Baseball is fun. And when put to film, baseball and the narratives & personalities that come with it can make for great movies. However, as with anything, it takes a real interest in and appreciation for the game of baseball to make a good movie about it. There are specific narratives that come out of the experience of American baseball that are recognizable, and history often repeats itself across different teams and times. It is a game in which players and fans often have to reckon with periods of failure and simply bad play, particularly in small markets with less money to spend on high-performing players. Major League is no Bull Durham in its drama of the game, but it does deal with the internal struggles and labors of baseball players in many different ways, with characters that often reflect those that we see on the field in real life. 

42, on the other hand, does not seem interested in telling a story about baseball, or really saying anything at all, other than that segregation is bad, and Jackie Robinson was good.
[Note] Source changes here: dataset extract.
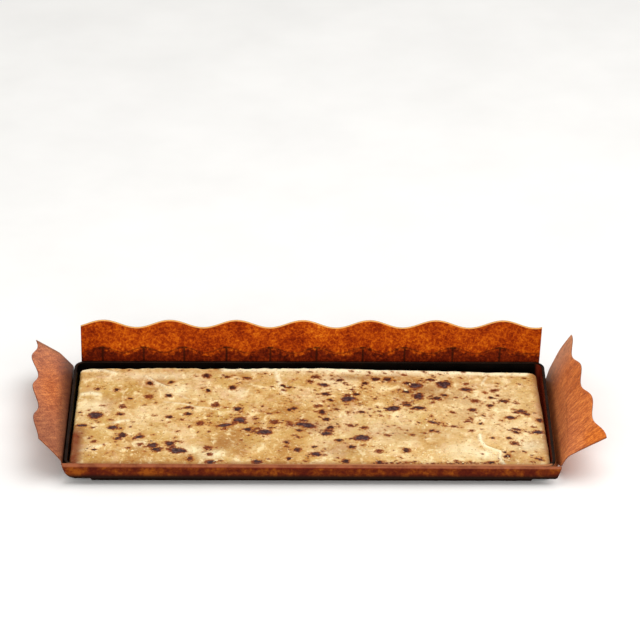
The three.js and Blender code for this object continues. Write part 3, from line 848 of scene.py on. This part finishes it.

Robinson was a trailblazer in American sports, and his story is a perfect opportunity to reckon with the history of racism in sports and the remarkable people who paved the way for non-white athletes to succeed. Instead, 42 is more interested in these cheap moments, these temporary victories, like seeing Jackie hit bombs off of a racist pitcher, or seeing his racist teammates get traded. It doesn’t want the viewer to think anything other than Jackie sure showed him! 

I don’t want to argue that Major League is the best baseball movie ever (that’s probably Bull Durham, but really it’s the documentary Four Days in October). It is, as previously mentioned, dated and unfocused. What I think the comparison between these two films shows is that when a filmmaker cares about baseball, and really wants to show what they get out of it, it can make for a beautiful story and a good film. And, conversely, when a filmmaker doesn’t seem to care about baseball and its history, it shows.